■ TASK REQUIREMENTS:
Copy out each line that mentions the word "frame".

■ GIVEN MATERIAL:
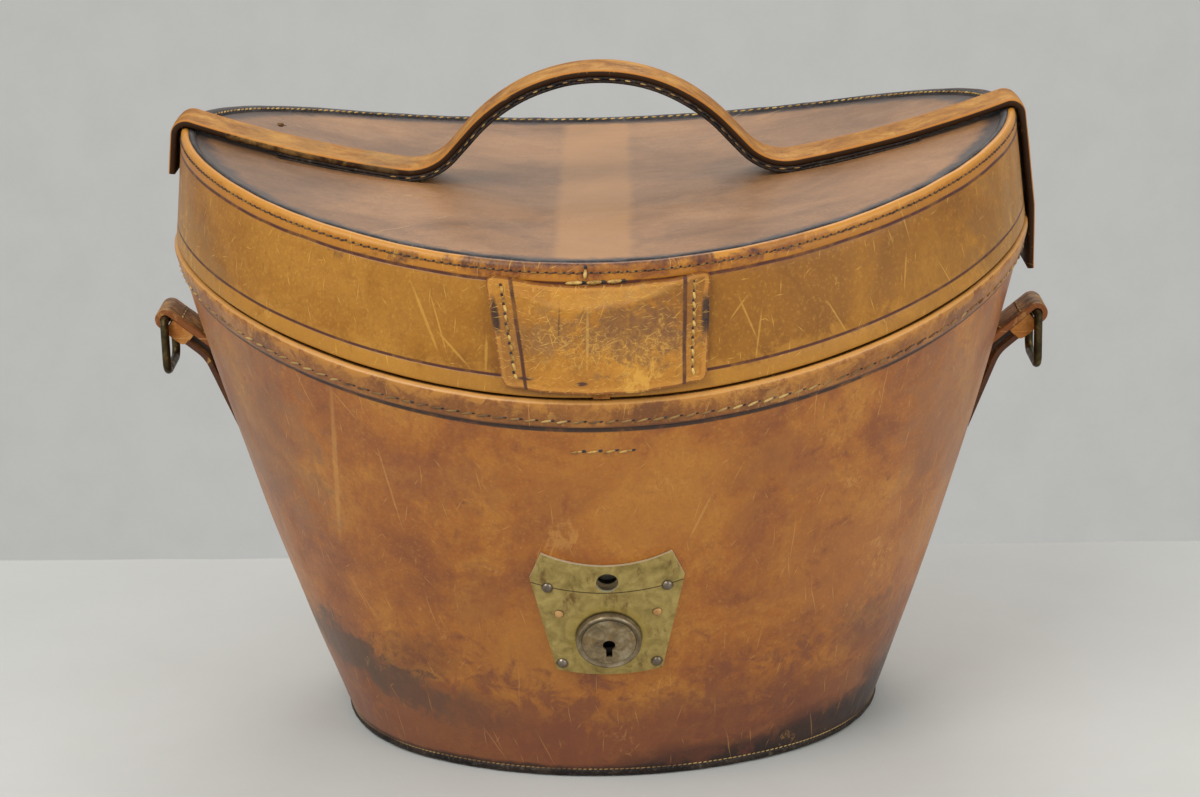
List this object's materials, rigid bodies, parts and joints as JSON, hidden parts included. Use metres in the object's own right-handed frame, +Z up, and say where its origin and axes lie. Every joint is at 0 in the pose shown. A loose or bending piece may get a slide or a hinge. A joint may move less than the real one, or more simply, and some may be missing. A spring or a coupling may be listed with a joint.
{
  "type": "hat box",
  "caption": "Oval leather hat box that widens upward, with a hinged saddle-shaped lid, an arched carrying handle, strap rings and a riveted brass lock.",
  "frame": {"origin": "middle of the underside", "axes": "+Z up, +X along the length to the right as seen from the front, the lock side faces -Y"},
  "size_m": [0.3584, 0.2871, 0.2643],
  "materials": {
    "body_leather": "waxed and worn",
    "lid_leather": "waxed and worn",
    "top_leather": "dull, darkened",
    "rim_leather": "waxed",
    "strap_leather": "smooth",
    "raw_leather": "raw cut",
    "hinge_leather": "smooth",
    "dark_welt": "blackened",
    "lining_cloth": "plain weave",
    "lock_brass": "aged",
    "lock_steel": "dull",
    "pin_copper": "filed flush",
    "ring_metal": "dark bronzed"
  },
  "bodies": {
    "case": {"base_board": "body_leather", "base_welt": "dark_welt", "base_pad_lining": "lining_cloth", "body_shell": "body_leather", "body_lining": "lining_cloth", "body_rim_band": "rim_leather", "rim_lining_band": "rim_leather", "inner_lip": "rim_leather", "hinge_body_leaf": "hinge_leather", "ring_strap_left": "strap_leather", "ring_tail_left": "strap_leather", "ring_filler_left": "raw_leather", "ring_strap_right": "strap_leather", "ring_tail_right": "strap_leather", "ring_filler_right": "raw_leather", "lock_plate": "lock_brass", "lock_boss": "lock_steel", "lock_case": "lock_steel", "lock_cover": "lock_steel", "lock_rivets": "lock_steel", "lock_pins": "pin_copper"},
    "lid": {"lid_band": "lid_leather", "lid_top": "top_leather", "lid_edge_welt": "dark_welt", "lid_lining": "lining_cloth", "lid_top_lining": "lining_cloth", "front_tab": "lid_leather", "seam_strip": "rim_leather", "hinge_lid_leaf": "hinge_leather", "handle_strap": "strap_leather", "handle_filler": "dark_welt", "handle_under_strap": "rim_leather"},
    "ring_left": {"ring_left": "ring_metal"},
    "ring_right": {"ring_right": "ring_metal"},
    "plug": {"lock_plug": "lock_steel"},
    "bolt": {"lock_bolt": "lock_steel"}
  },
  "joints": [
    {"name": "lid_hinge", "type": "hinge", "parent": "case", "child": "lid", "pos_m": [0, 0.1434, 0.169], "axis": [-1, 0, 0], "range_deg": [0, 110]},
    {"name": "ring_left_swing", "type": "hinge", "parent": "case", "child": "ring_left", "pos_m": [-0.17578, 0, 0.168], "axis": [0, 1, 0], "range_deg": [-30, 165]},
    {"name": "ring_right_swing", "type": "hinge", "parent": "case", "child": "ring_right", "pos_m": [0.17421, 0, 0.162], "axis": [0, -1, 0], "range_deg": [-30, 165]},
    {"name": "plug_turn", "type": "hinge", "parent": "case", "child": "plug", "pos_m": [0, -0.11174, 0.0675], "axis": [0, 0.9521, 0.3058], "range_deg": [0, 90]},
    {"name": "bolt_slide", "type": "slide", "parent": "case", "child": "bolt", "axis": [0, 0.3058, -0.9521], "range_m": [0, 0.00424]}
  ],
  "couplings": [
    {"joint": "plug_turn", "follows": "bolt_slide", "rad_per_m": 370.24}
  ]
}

■ TASK RESULT:
List this object's materials, rigid bodies, parts and joints as JSON, hidden parts included. Use metres in the object's own right-handed frame, +Z up, and say where its origin and axes lie. Every joint is at 0 in the pose shown. A loose or bending piece may get a slide or a hinge. A joint may move less than the real one, or more simply, and some may be missing. A spring or a coupling may be listed with a joint.
  "frame": {"origin": "middle of the underside", "axes": "+Z up, +X along the length to the right as seen from the front, the lock side faces -Y"},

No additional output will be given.